• **Goal**: Where a line in the listing below contains the word "points", copy that line.

• **Provided data**:
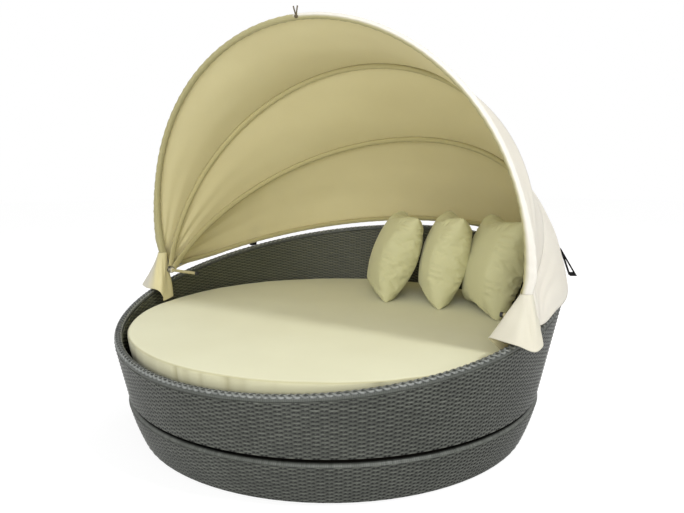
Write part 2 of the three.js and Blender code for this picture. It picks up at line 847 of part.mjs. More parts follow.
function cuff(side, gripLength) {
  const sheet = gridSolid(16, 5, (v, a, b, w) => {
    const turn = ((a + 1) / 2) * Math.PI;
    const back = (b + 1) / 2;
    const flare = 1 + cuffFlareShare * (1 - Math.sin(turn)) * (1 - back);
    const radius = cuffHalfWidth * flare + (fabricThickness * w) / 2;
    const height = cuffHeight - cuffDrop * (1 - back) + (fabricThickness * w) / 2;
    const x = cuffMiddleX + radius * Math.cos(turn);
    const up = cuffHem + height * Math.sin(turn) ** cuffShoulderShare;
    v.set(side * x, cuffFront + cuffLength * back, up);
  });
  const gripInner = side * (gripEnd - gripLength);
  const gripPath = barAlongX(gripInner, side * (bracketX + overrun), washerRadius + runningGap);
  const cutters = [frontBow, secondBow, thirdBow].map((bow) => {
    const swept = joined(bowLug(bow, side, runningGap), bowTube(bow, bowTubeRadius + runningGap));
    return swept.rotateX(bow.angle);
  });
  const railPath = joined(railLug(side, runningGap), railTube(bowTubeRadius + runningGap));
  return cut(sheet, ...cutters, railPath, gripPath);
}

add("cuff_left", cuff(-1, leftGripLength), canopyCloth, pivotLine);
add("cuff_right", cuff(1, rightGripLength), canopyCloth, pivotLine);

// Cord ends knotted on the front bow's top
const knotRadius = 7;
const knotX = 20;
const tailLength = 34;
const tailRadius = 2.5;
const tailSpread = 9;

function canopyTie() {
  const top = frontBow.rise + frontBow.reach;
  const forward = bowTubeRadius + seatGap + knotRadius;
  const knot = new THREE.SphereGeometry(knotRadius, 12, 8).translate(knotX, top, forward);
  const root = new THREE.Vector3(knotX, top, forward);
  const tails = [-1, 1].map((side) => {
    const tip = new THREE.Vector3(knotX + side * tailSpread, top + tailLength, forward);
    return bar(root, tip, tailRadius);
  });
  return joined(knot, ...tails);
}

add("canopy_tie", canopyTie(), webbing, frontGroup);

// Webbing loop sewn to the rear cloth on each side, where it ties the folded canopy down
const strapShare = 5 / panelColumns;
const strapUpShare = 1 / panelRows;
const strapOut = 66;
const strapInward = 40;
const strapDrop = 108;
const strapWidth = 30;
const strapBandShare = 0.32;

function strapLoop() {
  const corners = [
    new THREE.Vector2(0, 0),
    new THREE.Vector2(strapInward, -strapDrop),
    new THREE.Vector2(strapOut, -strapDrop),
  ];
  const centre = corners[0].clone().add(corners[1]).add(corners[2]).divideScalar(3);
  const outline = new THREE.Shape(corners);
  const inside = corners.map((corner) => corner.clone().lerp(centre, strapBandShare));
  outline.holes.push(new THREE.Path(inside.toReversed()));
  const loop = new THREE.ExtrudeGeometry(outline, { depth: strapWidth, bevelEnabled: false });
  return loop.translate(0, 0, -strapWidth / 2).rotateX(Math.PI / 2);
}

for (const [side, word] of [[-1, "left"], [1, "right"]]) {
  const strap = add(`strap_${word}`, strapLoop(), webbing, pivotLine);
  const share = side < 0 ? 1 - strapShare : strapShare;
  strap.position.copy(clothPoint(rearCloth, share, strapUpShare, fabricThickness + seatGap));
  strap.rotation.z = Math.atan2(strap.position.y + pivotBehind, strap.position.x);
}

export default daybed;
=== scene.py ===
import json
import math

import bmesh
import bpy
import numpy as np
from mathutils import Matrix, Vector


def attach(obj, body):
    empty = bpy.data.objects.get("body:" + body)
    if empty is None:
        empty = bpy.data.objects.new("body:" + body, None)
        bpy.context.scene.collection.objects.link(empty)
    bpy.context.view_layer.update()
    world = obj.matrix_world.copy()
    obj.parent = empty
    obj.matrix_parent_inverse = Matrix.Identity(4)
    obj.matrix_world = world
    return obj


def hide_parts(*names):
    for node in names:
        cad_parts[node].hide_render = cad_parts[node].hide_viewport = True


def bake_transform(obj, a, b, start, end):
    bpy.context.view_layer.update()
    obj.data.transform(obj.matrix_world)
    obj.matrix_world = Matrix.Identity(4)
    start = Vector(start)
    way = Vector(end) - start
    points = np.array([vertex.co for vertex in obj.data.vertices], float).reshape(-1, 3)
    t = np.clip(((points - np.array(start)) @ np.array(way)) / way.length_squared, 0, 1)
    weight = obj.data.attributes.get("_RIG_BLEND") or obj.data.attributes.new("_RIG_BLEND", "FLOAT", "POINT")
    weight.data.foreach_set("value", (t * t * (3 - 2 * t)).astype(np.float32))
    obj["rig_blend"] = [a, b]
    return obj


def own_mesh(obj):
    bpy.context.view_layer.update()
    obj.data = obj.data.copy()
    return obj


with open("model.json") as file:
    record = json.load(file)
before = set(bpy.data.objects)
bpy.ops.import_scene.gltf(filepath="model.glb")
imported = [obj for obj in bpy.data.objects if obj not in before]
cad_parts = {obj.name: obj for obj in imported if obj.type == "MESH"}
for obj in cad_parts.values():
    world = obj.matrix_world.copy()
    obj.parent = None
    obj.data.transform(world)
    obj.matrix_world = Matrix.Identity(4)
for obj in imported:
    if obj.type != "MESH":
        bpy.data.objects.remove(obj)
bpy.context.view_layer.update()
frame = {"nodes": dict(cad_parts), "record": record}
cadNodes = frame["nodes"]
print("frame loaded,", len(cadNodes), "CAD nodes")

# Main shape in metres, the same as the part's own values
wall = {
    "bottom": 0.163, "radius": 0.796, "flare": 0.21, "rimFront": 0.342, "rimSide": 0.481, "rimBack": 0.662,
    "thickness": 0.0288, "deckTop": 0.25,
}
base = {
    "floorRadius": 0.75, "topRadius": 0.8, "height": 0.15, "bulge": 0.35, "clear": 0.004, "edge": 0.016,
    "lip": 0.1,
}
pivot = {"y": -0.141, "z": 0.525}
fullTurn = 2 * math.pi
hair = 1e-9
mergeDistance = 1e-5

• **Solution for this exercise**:
    points = np.array([vertex.co for vertex in obj.data.vertices], float).reshape(-1, 3)
    t = np.clip(((points - np.array(start)) @ np.array(way)) / way.length_squared, 0, 1)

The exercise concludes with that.